Benjamin Atkins:serial strangler who terrorized Detroit, Michigan, claiming an astonishing eleven victims in just nine months.
Ahron Kee : child rapist and murderer who turned the projects of East Harlem into his personal killing ground.
Kendall Francois: known as "Stinky," Francois was arrested with the bodies of eight murdered prostitutes decomposing in his attic.
Carlton Gary: a truly heartless murderer who preyed on frail old ladies, strangling them to death in their beds.
Alton Coleman & Debra Brown: this murderous pair embarked on a killing spree across five states, leaving a trail of death in their wake.

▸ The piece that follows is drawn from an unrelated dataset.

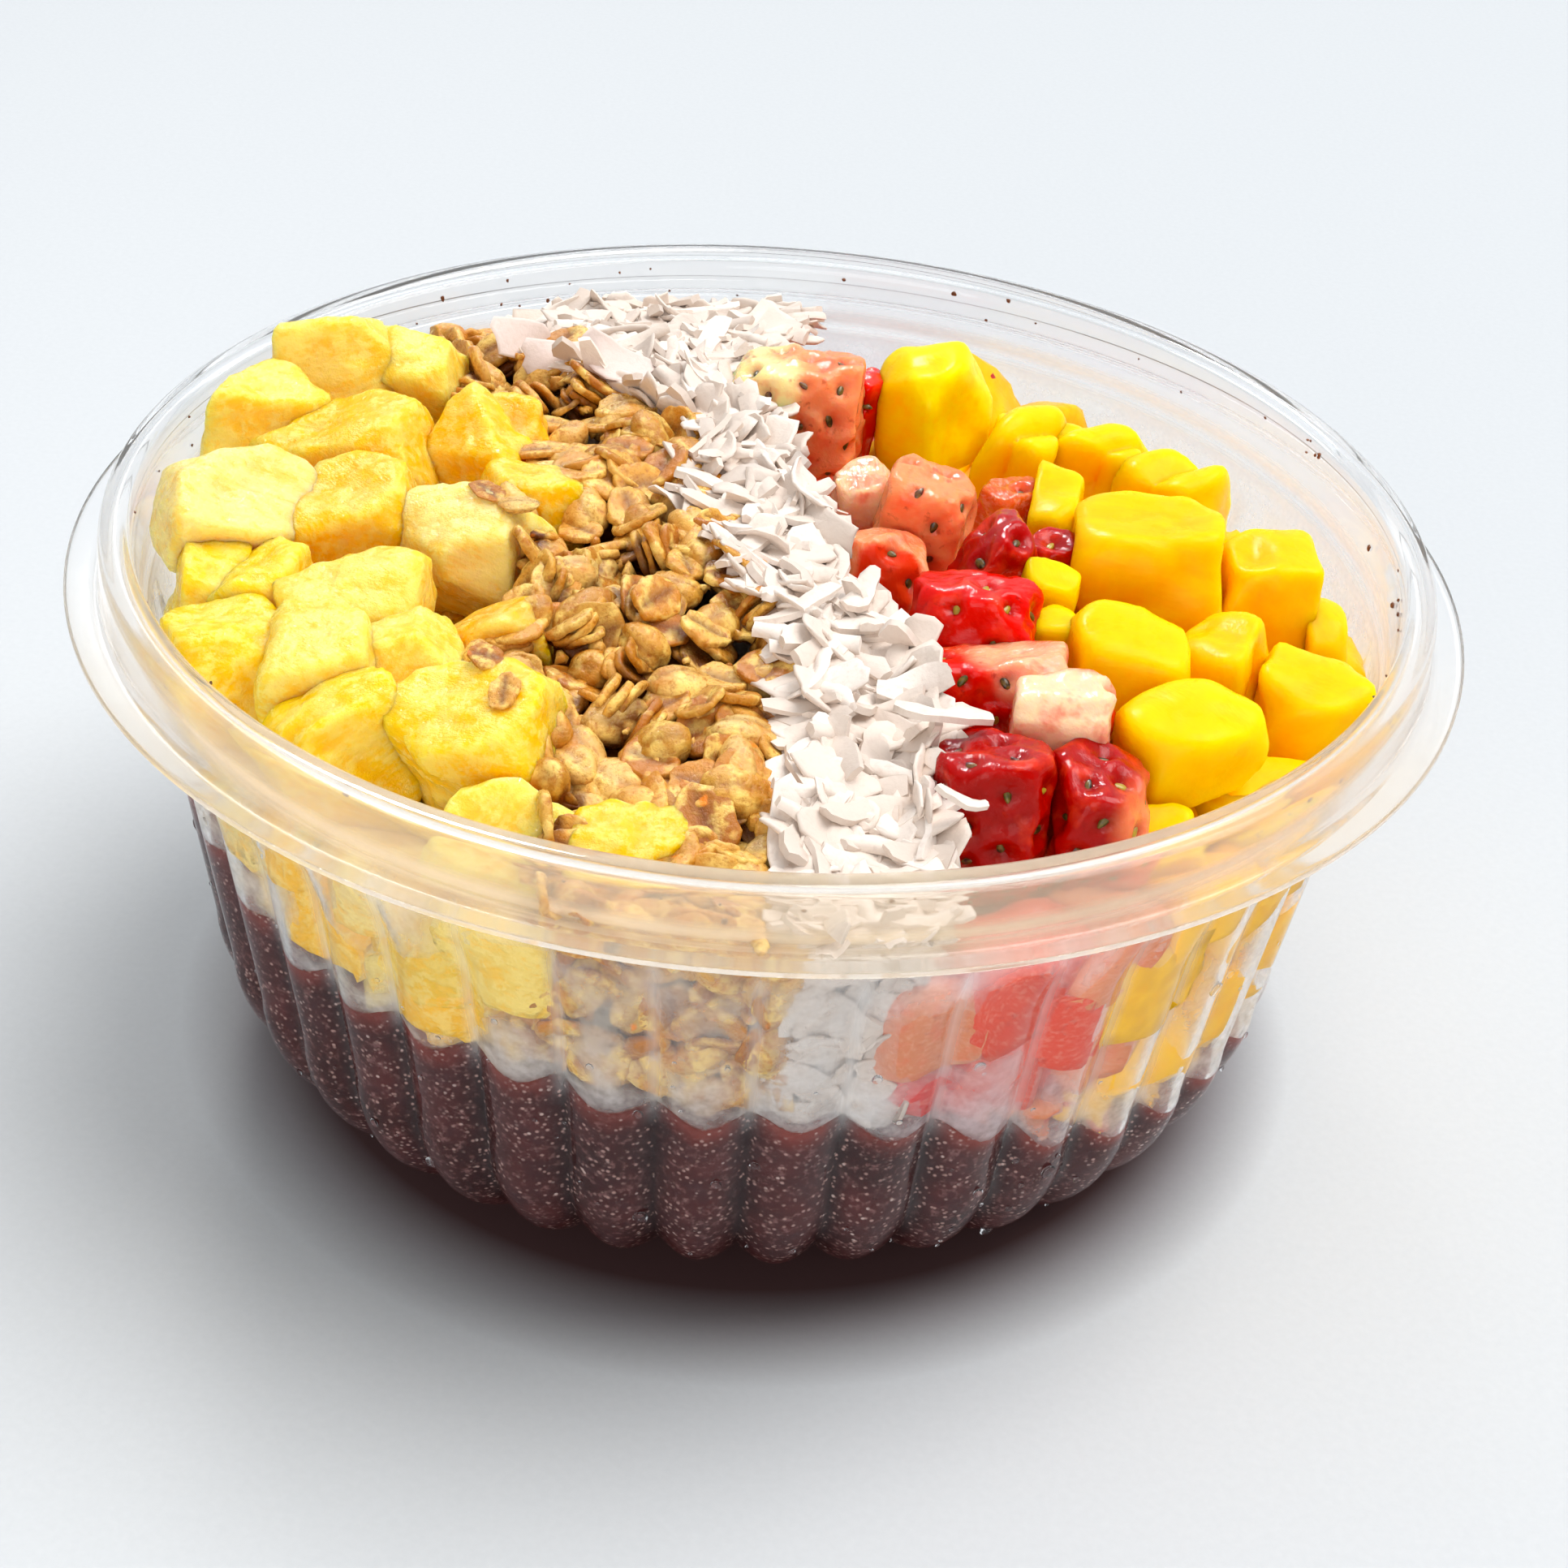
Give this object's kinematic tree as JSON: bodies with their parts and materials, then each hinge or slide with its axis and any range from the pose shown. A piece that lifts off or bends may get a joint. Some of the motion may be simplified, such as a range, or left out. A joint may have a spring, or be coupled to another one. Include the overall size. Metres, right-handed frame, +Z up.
{
  "type": "acai bowl",
  "caption": "Thick acai puree in a clear fluted plastic bowl, topped with bands of pineapple chunks, granola, shredded coconut, strawberry pieces and mango cubes.",
  "frame": {"origin": "middle of the bowl's flat foot, on the surface the bowl stands on", "axes": "+Z up, out of the bowl's mouth; +X towards the mango side; -Y towards the front, where the bands of toppings fan out"},
  "size_m": [0.1678, 0.168, 0.078],
  "materials": {
    "clear_plastic": "clear, glossy, slightly hazy",
    "acai": "thick frozen puree, slightly frosty",
    "pineapple": "wet, fibrous, slightly translucent",
    "mango": "wet and smooth",
    "strawberry": "wet and glossy, paler where cut",
    "granola": "toasted oats with a thin syrup glaze",
    "coconut": "dry shreds"
  },
  "bodies": {
    "root": {"bowl": "clear_plastic", "acai": "acai", "pineapple_01": "pineapple", "pineapple_02": "pineapple", "pineapple_03": "pineapple", "pineapple_04": "pineapple", "pineapple_05": "pineapple", "pineapple_06": "pineapple", "pineapple_07": "pineapple", "pineapple_08": "pineapple", "pineapple_09": "pineapple", "pineapple_10": "pineapple", "pineapple_11": "pineapple", "pineapple_12": "pineapple", "pineapple_13": "pineapple", "pineapple_14": "pineapple", "pineapple_15": "pineapple", "pineapple_16": "pineapple", "pineapple_17": "pineapple", "pineapple_18": "pineapple", "pineapple_19": "pineapple", "pineapple_20": "pineapple", "pineapple_21": "pineapple", "mango_01": "mango", "mango_02": "mango", "mango_03": "mango", "mango_04": "mango", "mango_05": "mango", "mango_06": "mango", "mango_07": "mango", "mango_08": "mango", "mango_09": "mango", "mango_10": "mango", "mango_11": "mango", "mango_12": "mango", "mango_13": "mango", "mango_14": "mango", "mango_15": "mango", "mango_16": "mango", "strawberry_01": "strawberry", "strawberry_02": "strawberry", "strawberry_03": "strawberry", "strawberry_04": "strawberry", "strawberry_05": "strawberry", "strawberry_06": "strawberry", "strawberry_07": "strawberry", "strawberry_08": "strawberry", "strawberry_09": "strawberry", "strawberry_10": "strawberry", "strawberry_11": "strawberry", "strawberry_12": "strawberry", "strawberry_13": "strawberry", "strawberry_14": "strawberry", "pineapple_bed": "pineapple", "strawberry_bed": "strawberry", "mango_bed": "mango", "granola": "granola", "coconut": "coconut"}
  },
  "joints": []
}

Calvin Jackson: necrophile rapist who terrorized a New York hotel, claiming nine elderly victims in under a year.
Cleophus Prince Jr: killer who held San Diego in a grip of fear, as he raped and stabbed six young women to death in their apartments.

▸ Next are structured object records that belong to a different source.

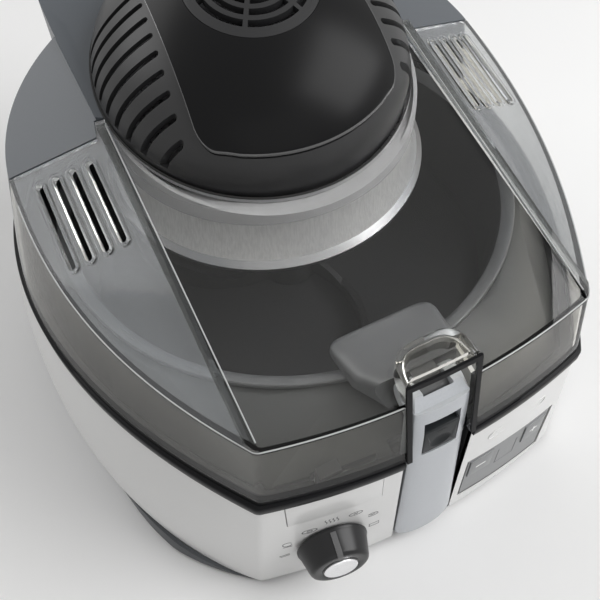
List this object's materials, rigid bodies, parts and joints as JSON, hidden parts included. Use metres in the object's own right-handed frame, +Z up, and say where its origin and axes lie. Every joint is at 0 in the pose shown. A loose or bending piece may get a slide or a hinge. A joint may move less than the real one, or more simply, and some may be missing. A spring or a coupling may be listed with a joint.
{
  "type": "deep fryer",
  "caption": "Low-oil deep fryer: oval white body with belly sides, round bowl with turning paddle, hinged smoky lid with a blower dome and steel drum, fold-down handle, knob and keys.",
  "frame": {"origin": "on the floor, under the vertical axis of the bowl and its drive shaft", "axes": "+Z up, -Y to the front (handle and controls), +X to the right as seen in the frame with -Y as the front"},
  "size_m": [0.3474, 0.3976, 0.2613],
  "materials": {
    "pan_plastic": "satin",
    "rubber": "matte",
    "screw_steel": "satin",
    "shell_plastic": "gloss",
    "trim_plastic": "gloss",
    "deck_plastic": "satin",
    "liner_sheet": "satin",
    "heater_tube": "satin",
    "motor_can": "satin",
    "bush_brass": "satin",
    "bowl_coat": "non-stick",
    "rim_plastic": "satin",
    "mount_plastic": "satin",
    "pin_steel": "satin",
    "panel_plastic": "satin",
    "board": "satin",
    "switch_plastic": "satin",
    "ceramic_body": "matte",
    "terminal_plastic": "satin",
    "hinge_steel": "satin",
    "gear_plastic": "satin",
    "paddle_plastic": "satin",
    "smoky_clear": "clear tinted plastic",
    "lid_plastic": "satin",
    "dome_plastic": "satin",
    "insert_plastic": "piano gloss",
    "grille_plastic": "satin",
    "drum_steel": "brushed",
    "lip_enamel": "satin",
    "collar_plastic": "satin",
    "fan_sheet": "satin",
    "grip_silver": "silver satin",
    "slider_plastic": "satin",
    "knob_plastic": "satin",
    "pointer_plastic": "satin",
    "cap_chrome": "satin chrome",
    "key_plastic": "satin"
  },
  "bodies": {
    "base": {"base_pan": "pan_plastic", "feet": "rubber", "base_screws": "screw_steel", "body_shell": "shell_plastic", "rim_trim": "trim_plastic", "top_deck": "deck_plastic", "well_liner": "liner_sheet", "lower_heater": "heater_tube", "gear_motor": "motor_can", "shaft_bush": "bush_brass", "foot_bearing": "bush_brass", "bowl": "bowl_coat", "bowl_rim": "rim_plastic", "handle_mount": "mount_plastic", "handle_pin": "pin_steel", "display_panel": "panel_plastic", "control_board": "board", "selector_switch": "switch_plastic", "thermostat": "ceramic_body", "cord_gland": "rubber", "terminal_block": "terminal_plastic", "hinge_bracket": "hinge_steel", "hinge_pins": "pin_steel", "latch_pin": "pin_steel"},
    "lid": {"lid_window": "smoky_clear", "lid_rear_shell": "lid_plastic", "hinge_arms": "hinge_steel", "notch_frame": "trim_plastic", "dome_cover": "dome_plastic", "dome_insert": "insert_plastic", "top_grille": "grille_plastic", "drum": "drum_steel", "drum_lip": "lip_enamel", "drum_collar": "collar_plastic", "guard_grille": "drum_steel", "upper_heater": "heater_tube", "fan_plate": "motor_can", "fan_motor": "motor_can", "lid_catch": "pin_steel"},
    "paddle_drive": {"drive_shaft": "pin_steel", "drive_gear": "gear_plastic", "paddle": "paddle_plastic"},
    "pinion": {"motor_pinion": "gear_plastic"},
    "blower": {"fan": "fan_sheet", "fan_shaft": "pin_steel"},
    "handle": {"handle_grip": "grip_silver"},
    "slider": {"handle_slider": "slider_plastic"},
    "selector": {"knob": "knob_plastic", "knob_pointer": "pointer_plastic", "knob_cap": "cap_chrome", "knob_shaft": "pin_steel"},
    "minus_key": {"minus_button": "key_plastic"},
    "plus_key": {"plus_button": "key_plastic"},
    "release": {"release_button": "shell_plastic"},
    "latch": {"latch_lever": "hinge_steel"}
  },
  "joints": [
    {"name": "lid_hinge", "type": "hinge", "parent": "base", "child": "lid", "pos_m": [0, 0.186, 0.1241], "axis": [-1, 0, 0], "range_deg": [0, 75]},
    {"name": "paddle_spin", "type": "hinge", "parent": "base", "child": "paddle_drive", "pos_m": [0, 0, 0.015], "axis": [0, 0, 1], "continuous": true},
    {"name": "pinion_spin", "type": "hinge", "parent": "base", "child": "pinion", "pos_m": [0.03677, 0.03085, 0.015], "axis": [0, 0, 1], "continuous": true},
    {"name": "fan_spin", "type": "hinge", "parent": "lid", "child": "blower", "pos_m": [0, 0.027, 0.165], "axis": [0, 0, 1], "continuous": true},
    {"name": "handle_fold", "type": "hinge", "parent": "base", "child": "handle", "pos_m": [0, -0.163, 0.148], "axis": [-1, 0, 0], "range_deg": [0, 90]},
    {"name": "handle_lock", "type": "slide", "parent": "handle", "child": "slider", "axis": [0, 0.0776, 0.997], "range_m": [0, 0.007], "stiffness_N_per_m": 120, "springref_m": -0.001},
    {"name": "knob_turn", "type": "hinge", "parent": "base", "child": "selector", "pos_m": [-0.0613, -0.1791, 0.0435], "axis": [-0.1504, -0.9831, 0.1045], "range_deg": [0, 270]},
    {"name": "minus_press", "type": "slide", "parent": "base", "child": "minus_key", "axis": [0, 1, 0], "range_m": [0, 0.001], "stiffness_N_per_m": 400, "springref_m": -0.0003},
    {"name": "plus_press", "type": "slide", "parent": "base", "child": "plus_key", "axis": [0, 1, 0], "range_m": [0, 0.001], "stiffness_N_per_m": 400, "springref_m": -0.0003},
    {"name": "release_press", "type": "slide", "parent": "base", "child": "release", "axis": [0, 1, 0], "range_m": [0, 0.0025], "stiffness_N_per_m": 400, "springref_m": -0.0005},
    {"name": "latch_swing", "type": "hinge", "parent": "base", "child": "latch", "pos_m": [0, -0.16, 0.088], "axis": [-1, 0, 0], "range_deg": [0, 12.5]}
  ],
  "couplings": [
    {"joint": "pinion_spin", "follows": "paddle_spin", "ratio": -4},
    {"joint": "latch_swing", "follows": "release_press", "rad_per_m": 83.333}
  ]
}
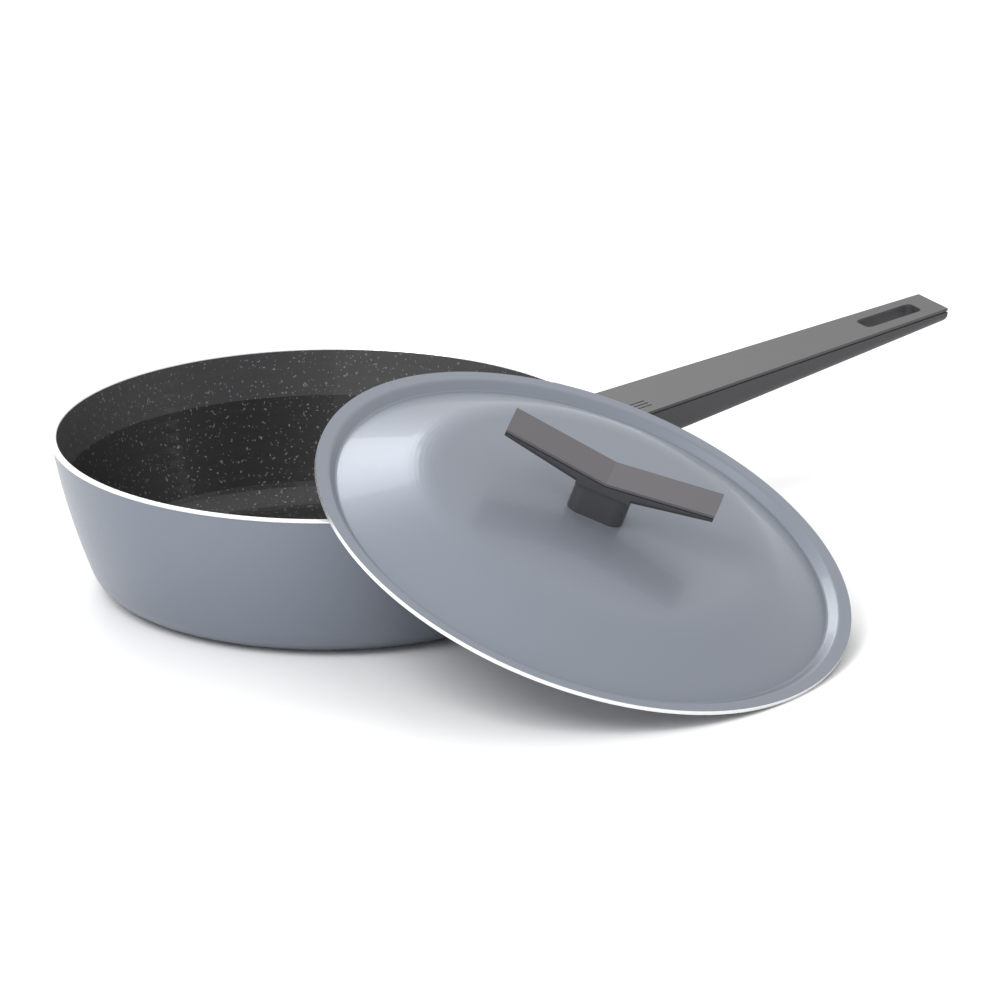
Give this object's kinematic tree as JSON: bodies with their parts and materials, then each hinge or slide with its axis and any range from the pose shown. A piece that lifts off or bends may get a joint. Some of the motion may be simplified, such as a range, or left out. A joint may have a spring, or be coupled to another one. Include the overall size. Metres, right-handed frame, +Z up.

Wayne Williams: suspected of murdering 29 children, teenagers and young men during a series known as the Atlanta Child Murders. Doubts persist over his guilt.

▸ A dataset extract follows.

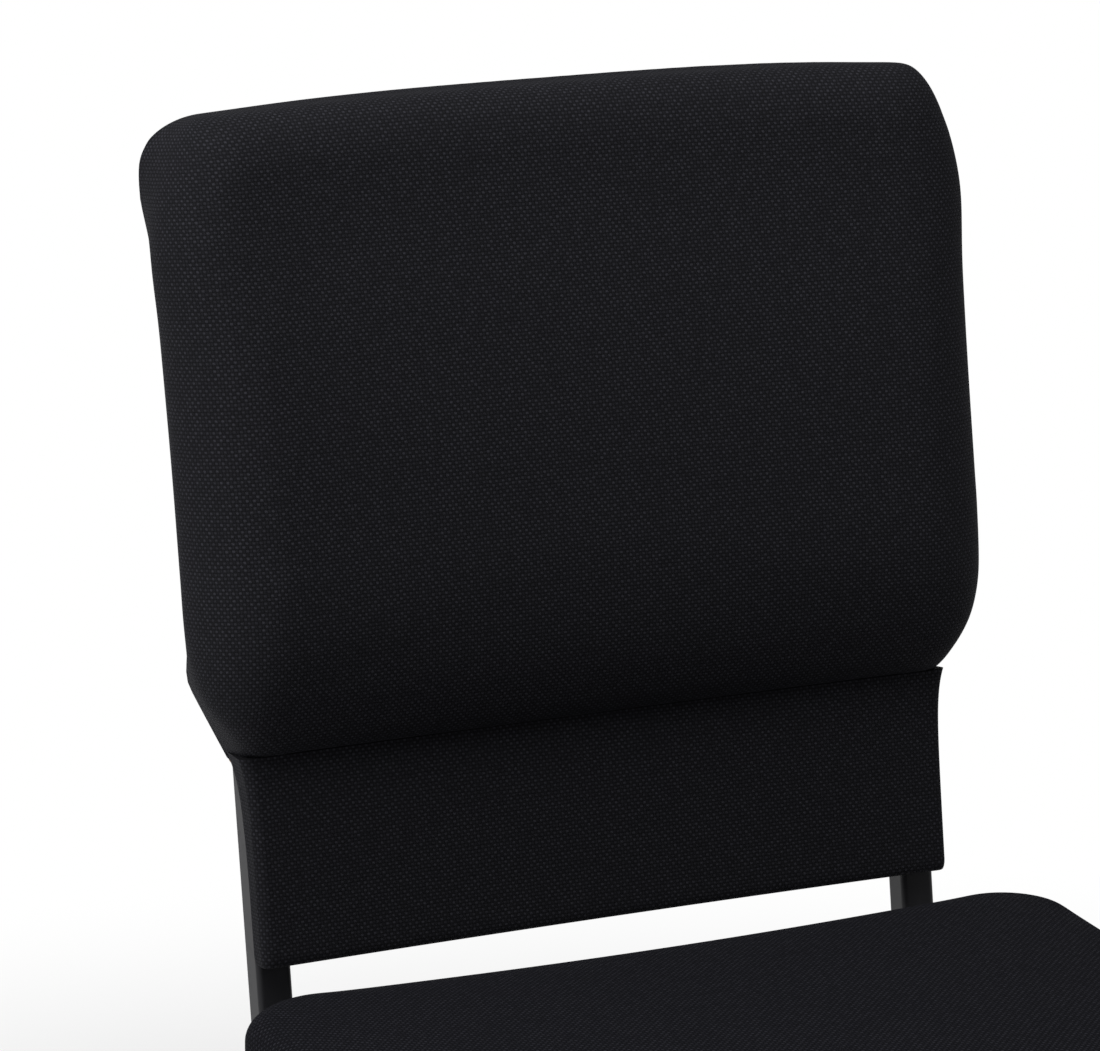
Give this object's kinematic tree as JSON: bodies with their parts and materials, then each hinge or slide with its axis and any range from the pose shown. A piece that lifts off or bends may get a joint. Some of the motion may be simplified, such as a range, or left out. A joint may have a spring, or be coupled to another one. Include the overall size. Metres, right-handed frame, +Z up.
{
  "type": "choir chair",
  "caption": "Armless padded choir chair with a deep contoured upper back, a thin padded lower back panel and a thick seat on a bent square-tube steel frame.",
  "frame": {"origin": "on the floor, under the middle of the chair's width and depth", "axes": "+Z up, the sitter faces -Y, +X towards the right of a person looking at the chair from the front"},
  "size_m": [0.467, 0.6196, 0.8867],
  "materials": {
    "powder_coat": "satin black powder coat, fine texture",
    "upholstery": "coarse plain-weave black upholstery fabric",
    "foam": "open-cell polyurethane foam",
    "plywood": "raw birch plywood",
    "hardboard": "tempered hardboard",
    "dust_cloth": "black spun-bonded dust cloth",
    "zinc_steel": "bright zinc plating",
    "nylon": "black moulded nylon"
  },
  "bodies": {
    "root": {"left_upright": "powder_coat", "right_upright": "powder_coat", "left_front_leg": "powder_coat", "right_front_leg": "powder_coat", "front_cross_rail": "powder_coat", "rear_cross_rail": "powder_coat", "upper_back_brace": "powder_coat", "lower_back_brace": "powder_coat", "seat_cover": "upholstery", "back_cover": "upholstery", "panel_cover": "upholstery", "rear_panel_cover": "upholstery", "seat_foam": "foam", "back_foam": "foam", "panel_pad": "foam", "seat_board": "plywood", "back_board": "plywood", "rear_panel": "hardboard", "seat_dust_cover": "dust_cloth", "seat_screws": "zinc_steel", "seat_tee_nuts": "zinc_steel", "back_screws": "zinc_steel", "back_tee_nuts": "zinc_steel", "front_left_glide": "nylon", "front_right_glide": "nylon", "rear_left_glide": "nylon", "rear_right_glide": "nylon", "stack_bumpers": "nylon", "panel_clips": "nylon"}
  },
  "joints": []
}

Vaughn Greenwood: the Skid Row Slasher hacked and stabbed eleven men to death during a killing spree spanning a decade.
Henry Louis Wallace
The Charlotte Strangler
“There's only one Henry, a bad Henry.” – Henry Louis Wallace.
For almost two years, from 1992 to 1994, the women of East Charlotte in Charlotte, North Carolina lived in a state of perpetual fear. During that time nine young black women were raped and strangled to death by a killer whose ferocity seemed to increase with each crime. His identity, when it was revealed, would shock friends and baffle investigators because the Charlotte Strangler operated differently to almost every serial killer they’d ever heard about.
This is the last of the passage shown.